Dans tous ces textes, l’écriture de Malraux alterne deux modalités presque opposées, qui sont sa marque personnelle. Une capacité d’égarement, qui déjoue les poncifs académiques et les attentes du lecteur par une pensée transversale qui fait communiquer des registres opposés, ou échafaude une histoire hypothétique : « Si Giotto, et même Clouet, avaient voyagé en Asie […] Que Rubens ou Delacroix eussent fait le même voyage ». Cette pédagogie du décentrement, qui use et abuse de la figure d’autorité de l’auteur, est aussi une façon de surprendre en renversant les évidences. Malraux excelle aussi, à l’inverse, dans la formule synthétique, parfois proche d’un sophisme d’orateur destiné à marquer les esprits en se dispensant d’une argumentation par un raccourci saisissant : « Ce qu’appellent les gestes de noyés du monde baroque n’est pas une modification de l’image, c’est une succession d’images ; il n’est pas étonnant que cet art tout de gestes et de sentiments, obsédé de théâtre, finisse dans le cinéma… » 

Bien avant de devenir ministre de la Culture, Malraux n’oublie jamais, manifestement, qu’il s’adresse à un public. Ce n’est pas un hasard si, dans La Condition humaine, un passage fait état du sentiment d’étrangeté que provoque chez Kyo l’audition de sa propre voix enregistrée.

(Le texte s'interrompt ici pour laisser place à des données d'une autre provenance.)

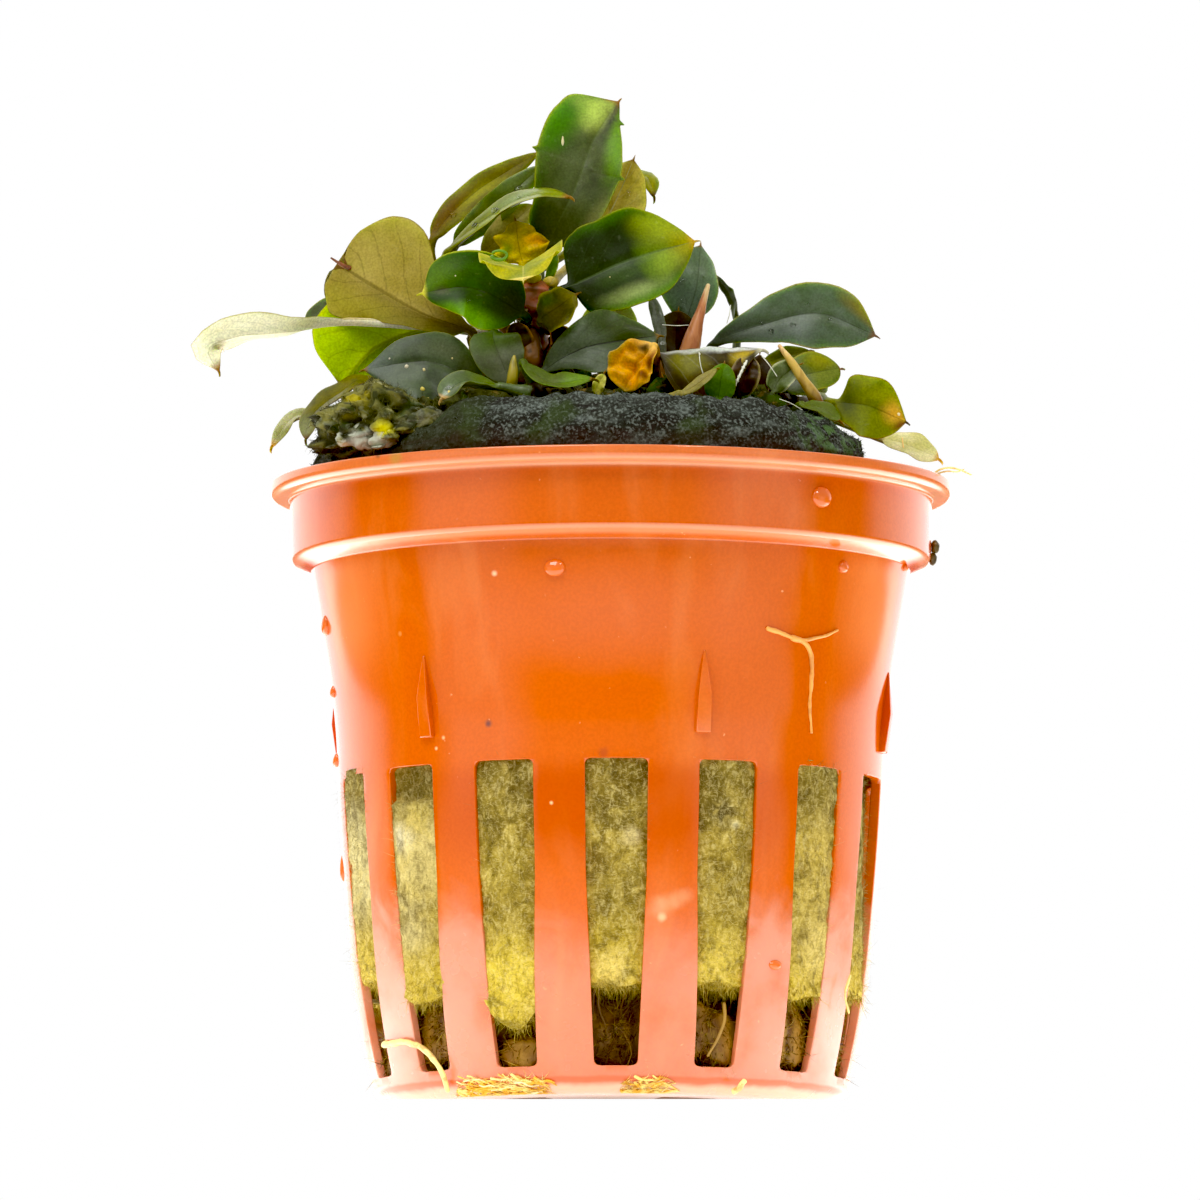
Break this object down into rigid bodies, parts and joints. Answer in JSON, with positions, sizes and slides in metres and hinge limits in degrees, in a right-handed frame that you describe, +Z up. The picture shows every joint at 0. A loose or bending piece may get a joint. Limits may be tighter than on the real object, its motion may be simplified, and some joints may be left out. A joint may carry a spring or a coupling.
{
  "type": "potted bucephalandra sordidula",
  "caption": "Small aquarium plant with glossy dark green, olive and yellow-green leaves on creeping stems, rooted in rock wool in a slotted terracotta-coloured plastic net pot",
  "frame": {"origin": "centre of the pot's flat base, on the pot's axis", "axes": "+Z up; the plant's front, as the picture shows it, faces -Y; +X is to the right in the picture"},
  "size_m": [0.06, 0.055, 0.0818],
  "materials": {
    "pot_plastic": "thin moulded plastic, terracotta orange, satin with soft highlights",
    "rock_wool": "wet packed rock wool fibre, olive yellow, dark blue-green with algae on top",
    "wet_roots": "wet dark brown roots and wool",
    "rhizome_bark": "rough red-brown plant stem",
    "bud_skin": "smooth reddish orange bud",
    "leaf_dark": "wet waxy leaf, dark blue-green",
    "leaf_bright": "wet waxy leaf, bright yellow-green",
    "leaf_olive": "wet waxy leaf, olive brown",
    "leaf_pale": "thin pale cream leaf, slightly see-through",
    "leaf_dying": "soft decaying leaf, orange"
  },
  "bodies": {
    "root": {"pot": "pot_plastic", "wool_plug": "rock_wool", "wool_lump": "rock_wool", "root_mass": "wet_roots", "rhizome_main": "rhizome_bark", "stem_centre": "rhizome_bark", "stem_left": "rhizome_bark", "stem_back_left": "rhizome_bark", "rhizome_right": "rhizome_bark", "rhizome_front": "rhizome_bark", "rhizome_back": "rhizome_bark", "bud_right": "bud_skin", "bud_far_right": "bud_skin", "bud_front": "bud_skin", "leaf_01": "leaf_dark", "leaf_04": "leaf_dark", "leaf_05": "leaf_dark", "leaf_06": "leaf_dark", "leaf_07": "leaf_dark", "leaf_10": "leaf_dark", "leaf_15": "leaf_dark", "leaf_16": "leaf_dark", "leaf_17": "leaf_dark", "leaf_18": "leaf_dark", "leaf_24": "leaf_dark", "leaf_31": "leaf_dark", "leaf_38": "leaf_dark", "leaf_39": "leaf_dark", "leaf_41": "leaf_dark", "leaf_42": "leaf_dark", "leaf_45": "leaf_dark", "leaf_03": "leaf_bright", "leaf_11": "leaf_bright", "leaf_14": "leaf_bright", "leaf_19": "leaf_bright", "leaf_20": "leaf_bright", "leaf_21": "leaf_bright", "leaf_25": "leaf_bright", "leaf_32": "leaf_bright", "leaf_34": "leaf_bright", "leaf_37": "leaf_bright", "leaf_40": "leaf_bright", "leaf_46": "leaf_bright", "leaf_02": "leaf_olive", "leaf_08": "leaf_olive", "leaf_12": "leaf_olive", "leaf_22": "leaf_olive", "leaf_23": "leaf_olive", "leaf_26": "leaf_olive", "leaf_27": "leaf_olive", "leaf_29": "leaf_olive", "leaf_33": "leaf_olive", "leaf_36": "leaf_olive", "leaf_43": "leaf_olive", "leaf_44": "leaf_olive", "leaf_13": "leaf_pale", "leaf_28": "leaf_pale", "leaf_30": "leaf_pale", "leaf_35": "leaf_pale", "leaf_09": "leaf_dying"}
  },
  "joints": []
}
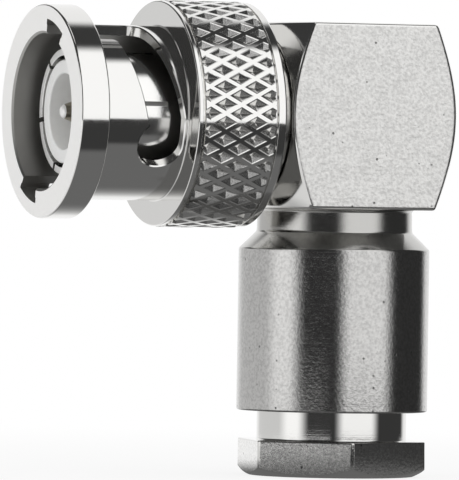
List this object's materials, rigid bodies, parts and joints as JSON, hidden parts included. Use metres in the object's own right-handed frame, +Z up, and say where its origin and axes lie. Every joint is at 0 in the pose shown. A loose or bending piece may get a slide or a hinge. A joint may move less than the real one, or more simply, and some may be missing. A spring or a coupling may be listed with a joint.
{
  "type": "right-angle bayonet coaxial plug",
  "caption": "Right-angle coaxial plug with bayonet coupling nut, square elbow block and clamped cable entry.",
  "frame": {"origin": "on the cable axis at the bottom face of the clamp nut, where the plug stands", "axes": "+Z up along the cable axis, plug axis along -X, flat sides of the block facing +Y and -Y"},
  "size_m": [0.0266, 0.0144, 0.0303],
  "materials": {
    "nickel_plate": "nickel plate, turned",
    "bright_plate": "bright plate",
    "spring_metal": "plain spring sheet",
    "pin_plate": "bright plate",
    "white_ptfe": "matte white fluoroplastic",
    "seal_rubber": "black silicone rubber"
  },
  "bodies": {
    "plug_body": {"block": "nickel_plate", "access_cap": "nickel_plate", "cap_insulator": "white_ptfe", "elbow_insulator": "white_ptfe", "neck_bush": "nickel_plate", "outer_contact": "bright_plate", "front_insulator": "white_ptfe", "centre_pin": "pin_plate", "interface_gasket": "seal_rubber", "wave_washer_front": "spring_metal", "wave_washer_rear": "spring_metal", "entry_sleeve": "nickel_plate"},
    "nut_carrier": {"thrust_washer": "nickel_plate"},
    "coupling_nut": {"coupling_nut": "nickel_plate"},
    "clamp_stack": {"clamp_washer": "nickel_plate", "cable_gasket": "seal_rubber", "braid_clamp": "bright_plate"},
    "clamp_nut": {"clamp_nut": "nickel_plate"}
  },
  "joints": [
    {"name": "nut_slide", "type": "slide", "parent": "plug_body", "child": "nut_carrier", "axis": [-1, 0, 0], "range_m": [0, 0.0005], "stiffness_N_per_m": 3000, "springref_m": -0.0003, "deforming": ["wave_washer_front", "wave_washer_rear"]},
    {"name": "nut_turn", "type": "hinge", "parent": "nut_carrier", "child": "coupling_nut", "pos_m": [-0.0135, 0, 0.0231], "axis": [-1, 0, 0], "continuous": true},
    {"name": "clamp_rise", "type": "slide", "parent": "plug_body", "child": "clamp_stack", "axis": [0, 0, 1], "range_m": [-0.0024, 0.0018]},
    {"name": "clamp_turn", "type": "hinge", "parent": "clamp_stack", "child": "clamp_nut", "pos_m": [0, 0, 0], "axis": [0, 0, 1], "range_deg": [-1152, 864]}
  ],
  "couplings": [
    {"joint": "clamp_rise", "follows": "clamp_turn", "m_per_rad": 0.00011937}
  ]
}
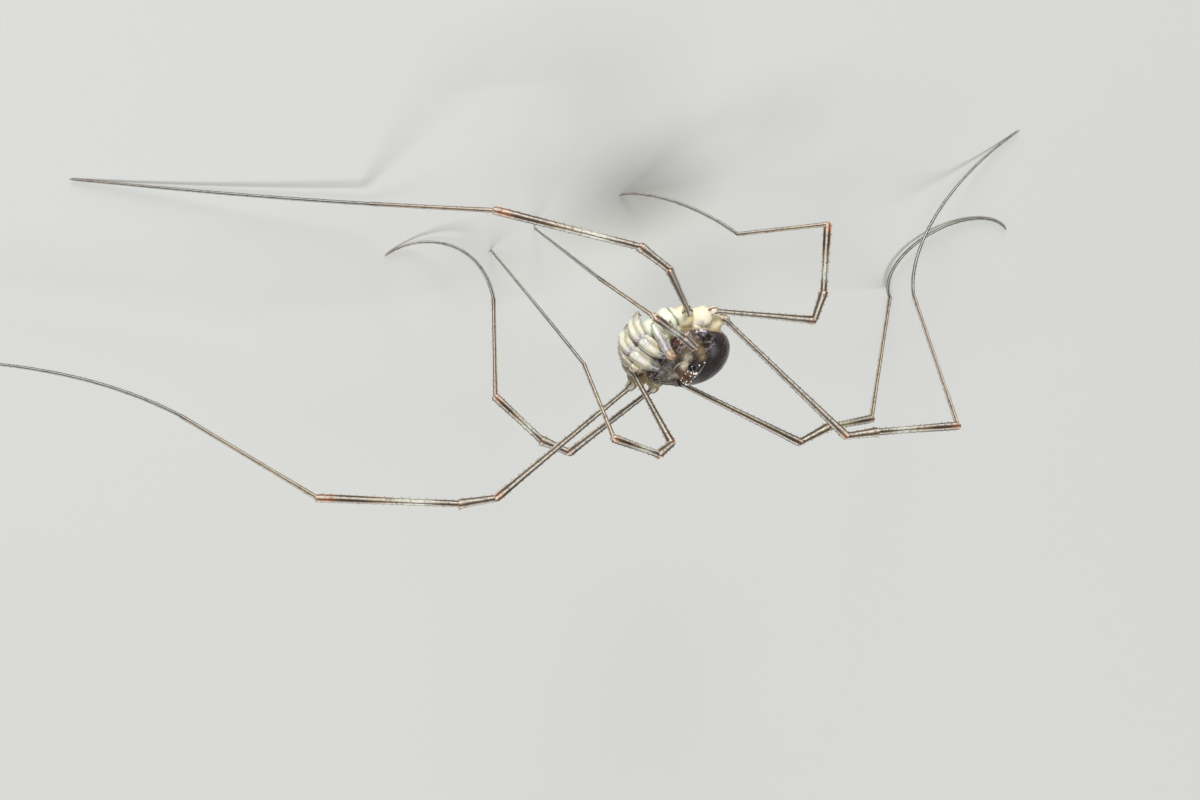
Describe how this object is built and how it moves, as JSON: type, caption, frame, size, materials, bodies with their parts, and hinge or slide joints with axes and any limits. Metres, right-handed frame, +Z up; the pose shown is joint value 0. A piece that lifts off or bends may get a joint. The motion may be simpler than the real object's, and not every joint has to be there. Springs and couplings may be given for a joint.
{
  "type": "harvestman",
  "caption": "Life-size still model of a small harvestman, with a rounded two-tone body, a raised pair of eyes and long thin bent legs, standing on its feet with one long leg held out.",
  "frame": {"origin": "on the floor, under the middle of the box round the whole animal", "axes": "+Z up, the head towards -Y, the animal's right side towards -X"},
  "size_m": [0.0188, 0.0436, 0.0098],
  "materials": {
    "prosoma": "satin dark brown cuticle with pale coxae",
    "opisthosoma": "glossy dark purple-brown cuticle",
    "ocularium": "reddish brown mound with white tubercles",
    "eye": "polished black",
    "chelicera": "translucent cream with dark claw tips",
    "pedipalp": "translucent cream",
    "leg": "striped grey-beige with brown bands"
  },
  "bodies": {
    "root": {"prosoma": "prosoma", "opisthosoma": "opisthosoma", "ocularium": "ocularium", "eye_left": "eye", "eye_right": "eye", "chelicera_left_base": "chelicera", "chelicera_left_hand": "chelicera", "pedipalp_left_femur": "pedipalp", "pedipalp_left_tibia": "pedipalp", "pedipalp_left_tarsus": "pedipalp", "chelicera_right_base": "chelicera", "chelicera_right_hand": "chelicera", "pedipalp_right_femur": "pedipalp", "pedipalp_right_tibia": "pedipalp", "pedipalp_right_tarsus": "pedipalp", "leg_left_1_femur": "leg", "leg_left_1_patella": "leg", "leg_left_1_tibia": "leg", "leg_left_1_metatarsus": "leg", "leg_left_1_tarsus": "leg", "leg_left_2_femur": "leg", "leg_left_2_patella": "leg", "leg_left_2_tibia": "leg", "leg_left_2_metatarsus": "leg", "leg_left_2_tarsus": "leg", "leg_left_3_femur": "leg", "leg_left_3_patella": "leg", "leg_left_3_tibia": "leg", "leg_left_3_metatarsus": "leg", "leg_left_3_tarsus": "leg", "leg_left_4_femur": "leg", "leg_left_4_patella": "leg", "leg_left_4_tibia": "leg", "leg_left_4_metatarsus": "leg", "leg_left_4_tarsus": "leg", "leg_right_1_femur": "leg", "leg_right_1_patella": "leg", "leg_right_1_tibia": "leg", "leg_right_1_metatarsus": "leg", "leg_right_1_tarsus": "leg", "leg_right_2_femur": "leg", "leg_right_2_patella": "leg", "leg_right_2_tibia": "leg", "leg_right_2_metatarsus": "leg", "leg_right_2_tarsus": "leg", "leg_right_3_femur": "leg", "leg_right_3_patella": "leg", "leg_right_3_tibia": "leg", "leg_right_3_metatarsus": "leg", "leg_right_3_tarsus": "leg", "leg_right_4_femur": "leg", "leg_right_4_patella": "leg", "leg_right_4_tibia": "leg", "leg_right_4_metatarsus": "leg", "leg_right_4_tarsus": "leg"}
  },
  "joints": []
}
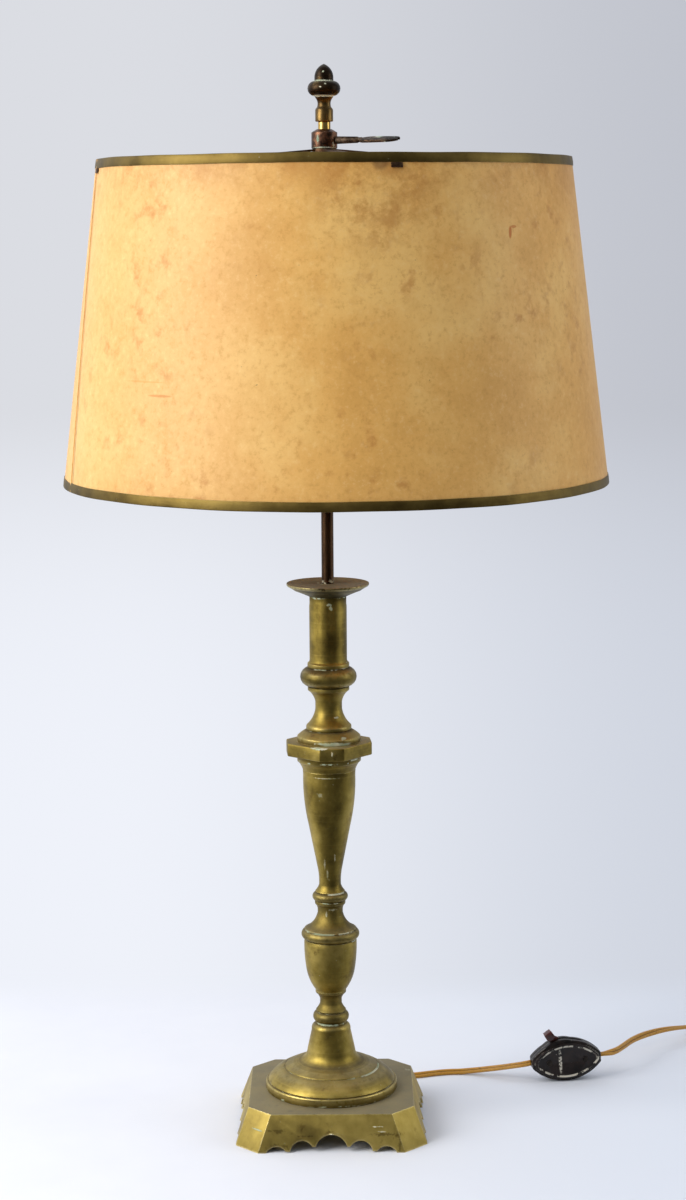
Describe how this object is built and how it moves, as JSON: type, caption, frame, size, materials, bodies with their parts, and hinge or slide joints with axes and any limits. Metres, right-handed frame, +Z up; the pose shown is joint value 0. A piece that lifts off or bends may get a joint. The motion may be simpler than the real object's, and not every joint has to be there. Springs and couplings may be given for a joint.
{
  "type": "bouillotte lamp",
  "caption": "Table lamp: turned brass candlestick on an arched square base, a pipe with a socket cluster, and a drum shade on a collar that slides and is held by a thumb key.",
  "frame": {"origin": "middle of the base where it stands, on the axis of the pipe", "axes": "+Z up along the pipe, -Y towards the viewer's side, +X towards the side where the cord lies"},
  "size_m": [0.6198, 0.4569, 0.8322],
  "materials": {
    "stem_brass": "old satin brass with dark and green tarnish in its grooves",
    "pipe_bronze": "dark brown tarnish, bright below the finial",
    "steel": "dull zinc-plated steel",
    "black_insulation": "matt black",
    "cord": "clear gold vinyl, satin",
    "cluster_brass": "plain satin brass",
    "liner_card": "brown pressed card",
    "socket_core": "moulded black",
    "lead_wire": "ivory insulation",
    "copper_brass": "copper-brown tarnish",
    "spider_iron": "brown, rubbed",
    "parchment": "mottled amber, satin",
    "trim_brass": "dull olive brass",
    "finial_brass": "satin brass with white residue",
    "acorn_bronze": "dark bronze, rubbed on the edges",
    "bakelite": "brown-black, pale residue on the ridges",
    "lever_bakelite": "dark red-brown",
    "bulb_glass": "frosted",
    "bulb_cap": "thin rolled metal",
    "plug_plastic": "brown-black, satin"
  },
  "bodies": {
    "stand": {"plinth": "stem_brass", "base_dome": "stem_brass", "lower_knop": "stem_brass", "urn": "stem_brass", "urn_rim": "stem_brass", "upper_knop": "stem_brass", "baluster": "stem_brass", "platform": "stem_brass", "scotia": "stem_brass", "torus_ring": "stem_brass", "candle_tube": "stem_brass", "drip_pan": "stem_brass", "lamp_pipe": "pipe_bronze", "base_washer": "steel", "lock_nut": "steel", "pipe_bushing": "black_insulation", "pipe_cord": "cord", "base_cord": "cord", "cluster_body": "cluster_brass", "cluster_screw": "steel", "socket_leads": "lead_wire", "socket_caps": "cluster_brass", "socket_shells": "cluster_brass", "socket_liners": "liner_card", "socket_cores": "socket_core", "screw_shells": "cluster_brass", "centre_contacts": "cluster_brass", "switch_front": "bakelite", "switch_back": "bakelite", "switch_pin": "steel", "switch_contacts": "cluster_brass", "switch_screws": "steel", "cord_to_switch": "cord", "cord_to_coil": "cord", "cord_coil": "cord", "cord_to_plug": "cord", "cord_tie": "black_insulation", "plug_body": "plug_plastic", "plug_relief": "plug_plastic", "plug_blades": "cluster_brass"},
    "collar": {"collar": "copper_brass", "collar_nut": "copper_brass"},
    "key": {"key": "copper_brass"},
    "shade": {"spider_hub": "spider_iron", "spider_arms": "spider_iron", "shade_parchment": "parchment", "top_wire": "steel", "bottom_wire": "steel", "top_trim": "trim_brass", "bottom_trim": "trim_brass"},
    "finial": {"finial_barrel": "finial_brass", "finial_acorn": "acorn_bronze"},
    "left_bulb": {"left_bulb_glass": "bulb_glass", "left_bulb_cap": "bulb_cap", "left_bulb_stem": "bulb_glass"},
    "right_bulb": {"right_bulb_glass": "bulb_glass", "right_bulb_cap": "bulb_cap", "right_bulb_stem": "bulb_glass"},
    "switch_lever": {"switch_lever": "lever_bakelite"}
  },
  "joints": [
    {"name": "collar_slide", "type": "slide", "parent": "stand", "child": "collar", "axis": [0, 0, 1], "range_m": [-0.055, 0.005]},
    {"name": "shade_turn", "type": "hinge", "parent": "collar", "child": "shade", "pos_m": [0, 0, 0.7672], "axis": [0, 0, 1], "continuous": true},
    {"name": "key_turn", "type": "hinge", "parent": "collar", "child": "key", "pos_m": [0, 0, 0.7752], "axis": [0.9063, -0.4226, 0], "continuous": true},
    {"name": "finial_turn", "type": "hinge", "parent": "stand", "child": "finial", "pos_m": [0, 0, 0.8], "axis": [0, 0, 1], "continuous": true},
    {"name": "left_bulb_turn", "type": "hinge", "parent": "stand", "child": "left_bulb", "pos_m": [0, 0, 0.6], "axis": [-0.7071, 0, 0.7071], "continuous": true},
    {"name": "right_bulb_turn", "type": "hinge", "parent": "stand", "child": "right_bulb", "pos_m": [0, 0, 0.6], "axis": [0.7071, 0, 0.7071], "continuous": true},
    {"name": "lever_swing", "type": "hinge", "parent": "stand", "child": "switch_lever", "pos_m": [0.1962, 0.092, 0.0175], "axis": [-0.1392, 0.9903, 0], "range_deg": [0, 60]}
  ]
}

Où donc saisir la voix authentique de Malraux ? Peut-être dans les moments les plus dramatiques de ses récits, là où la littérature affronte l’indicible de la souffrance et l’angoisse de la finitude, comme dans bien des passages de Lazare : « En face de la mort, le commandant Berger donne au bonheur un rôle outrecuidant […] Ce n’est pas lui qui m’intéresse : c’est la voix des profondeurs entendues dans la sape, hurlante ou étouffée par le silence de la forêt […] Sous le ciel que striaient encore les barres obliques des réservoirs en feu, des ombres sortaient comme des prisonniers sélénites, de tuyaux gigantesques laissés là par quelque entrepreneur ». 

La voix de Malraux sait tisser de la sorte les notations triviales et les réflexions de surplomb sur la condition humaine, dans des instants dramatiques découpés sur fond d’ombres angoissantes.À la fin de l’hommage à Jean Moulin, Malraux évoque de même le « long cortège d’ombres défigurées » qui accompagne « la marche funèbre des cendres que voici ». Il n’aura eu de cesse de célébrer ce rite sacrificiel, comme dans une oraison funèbre, de psalmodier la grandeur de l’homme écrasé par le tragique de l’Histoire. La célébration est chez lui un ensevelissement, comme il l’affirme à propos du travail de l’écrivain dans l’article sur Louis Guilloux : il s’agit pour l’artiste « de faire des hommes avec des ombres, et de sauver ce qui peut être sauvé des vies les plus dérisoires en les ensevelissant dans ce qu’elles ignoraient de grand en elles ».